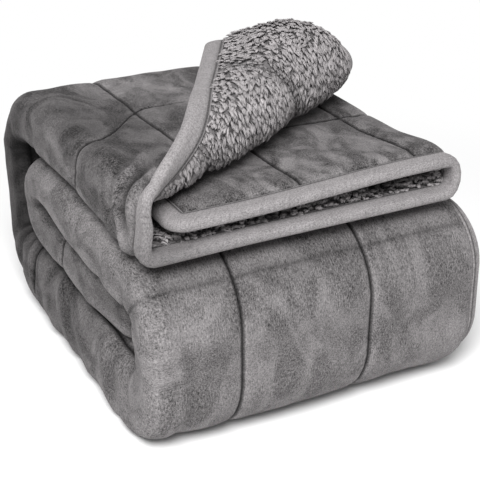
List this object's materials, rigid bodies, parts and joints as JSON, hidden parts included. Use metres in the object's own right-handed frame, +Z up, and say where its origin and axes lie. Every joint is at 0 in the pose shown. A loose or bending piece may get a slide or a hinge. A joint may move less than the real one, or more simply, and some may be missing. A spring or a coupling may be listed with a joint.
{
  "type": "folded fleece blanket",
  "caption": "Quilted fleece blanket with a curly pile back, folded and rolled into a neat stack, one corner turned back.",
  "frame": {"origin": "on the floor, under the middle of the folded stack", "axes": "+Z up; the mouth with the turned-back corner faces -Y; +X to the right as seen from the front"},
  "size_m": [0.4403, 0.496, 0.4007],
  "materials": {
    "flannel": "short brushed nap",
    "sherpa": "curly pile",
    "binding": "short nap"
  },
  "bodies": {
    "root": {"face_panel": "flannel", "back_panel": "sherpa", "edge_binding": "binding"}
  },
  "joints": []
}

+ + + + + + +

Extract the listing in its entirety and repeat it exactly.

_THE SOLUTION_
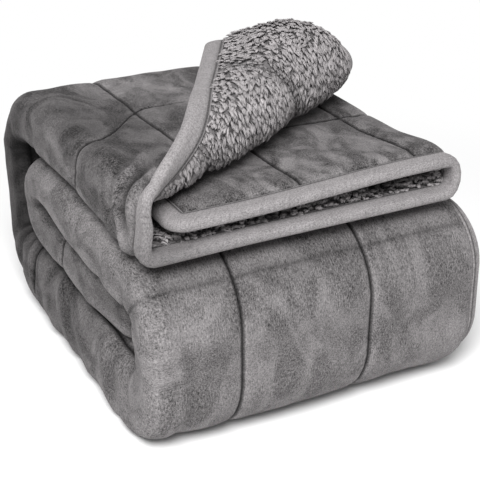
List this object's materials, rigid bodies, parts and joints as JSON, hidden parts included. Use metres in the object's own right-handed frame, +Z up, and say where its origin and axes lie. Every joint is at 0 in the pose shown. A loose or bending piece may get a slide or a hinge. A joint may move less than the real one, or more simply, and some may be missing. A spring or a coupling may be listed with a joint.
{
  "type": "folded fleece blanket",
  "caption": "Quilted fleece blanket with a curly pile back, folded and rolled into a neat stack, one corner turned back.",
  "frame": {"origin": "on the floor, under the middle of the folded stack", "axes": "+Z up; the mouth with the turned-back corner faces -Y; +X to the right as seen from the front"},
  "size_m": [0.4403, 0.496, 0.4007],
  "materials": {
    "flannel": "short brushed nap",
    "sherpa": "curly pile",
    "binding": "short nap"
  },
  "bodies": {
    "root": {"face_panel": "flannel", "back_panel": "sherpa", "edge_binding": "binding"}
  },
  "joints": []
}